If you live in the United States, you are born into privilege.  Your standard of living is significantly higher than most of the world.  Educational opportunities are everywhere and it might be the freest civilization to have existed.  Social mobility is a reality here.  Are we now going to create the term “American privilege”?

Moreover, would Professor Yancy admit that his children (if he has any) would be born into privilege?  Their father would be a professor with a tenured job at a fairly well-known institution of higher learning.  They would have access to education, means, and the ability to craft their own future.  They don’t have to grow up in Syria.  They’re incredibly privileged to not have to worry about bombs raining down into their living room. 

There will always be people who have an easier path in life, and those who have a far more difficult time.  We all have varying degrees of privilege, and I accept how fortunate I have been for a variety of reason.  Yet, that cannot be what defines me as a human being.  Don’t paint me or anyone with the broad brush of “privileged white person.” I hate racism too.  I firmly believe society should be committed to racial equality and harmony.
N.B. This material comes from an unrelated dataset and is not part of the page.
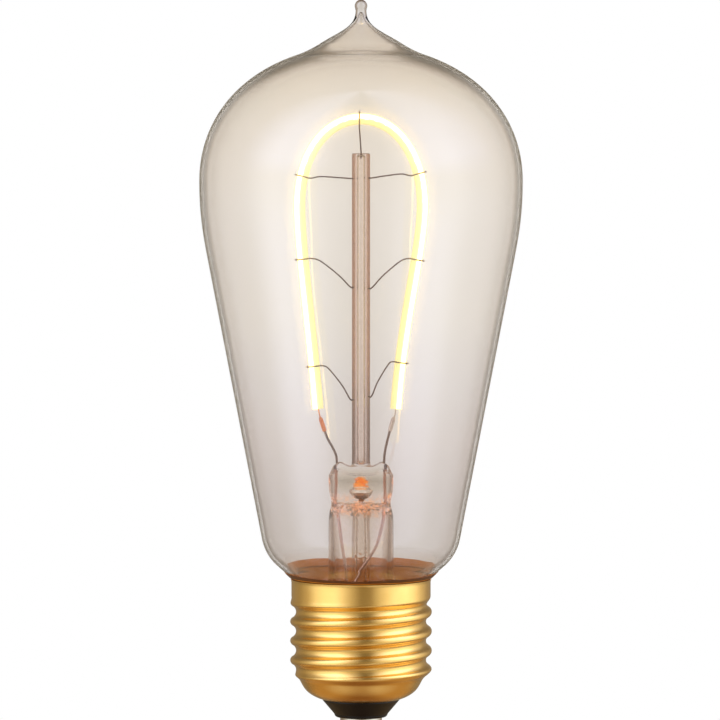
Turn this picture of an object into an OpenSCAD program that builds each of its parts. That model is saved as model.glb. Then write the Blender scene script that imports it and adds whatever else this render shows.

It bothers me that unwarranted police brutality occurs.  I hate the idea of someone being followed merely because of their race.  I cringe when I hear the “N word.”  I believe the Ku Klux Klan is one of the most cowardly and terroristic groups in the nation.  I always want people to see past skin color. But when someone casts an entire race of people as poisoned racists, I take umbrage.

Professor Yancy’s article was dismissive, divisive, and hypocritical.  The message itself was flawed and presented in a manner that was condescending, not at all worthy of a man of his academic stature.  I’m saddened that a member of academia can only see white Americans as part of the problem.  That’s exactly the sort of narrow-mindedness that we do not need in addressing the problems of racism. 

So, no, I'm not a racist.  And I won't characterize anyone else as such based on a sweeping generalization.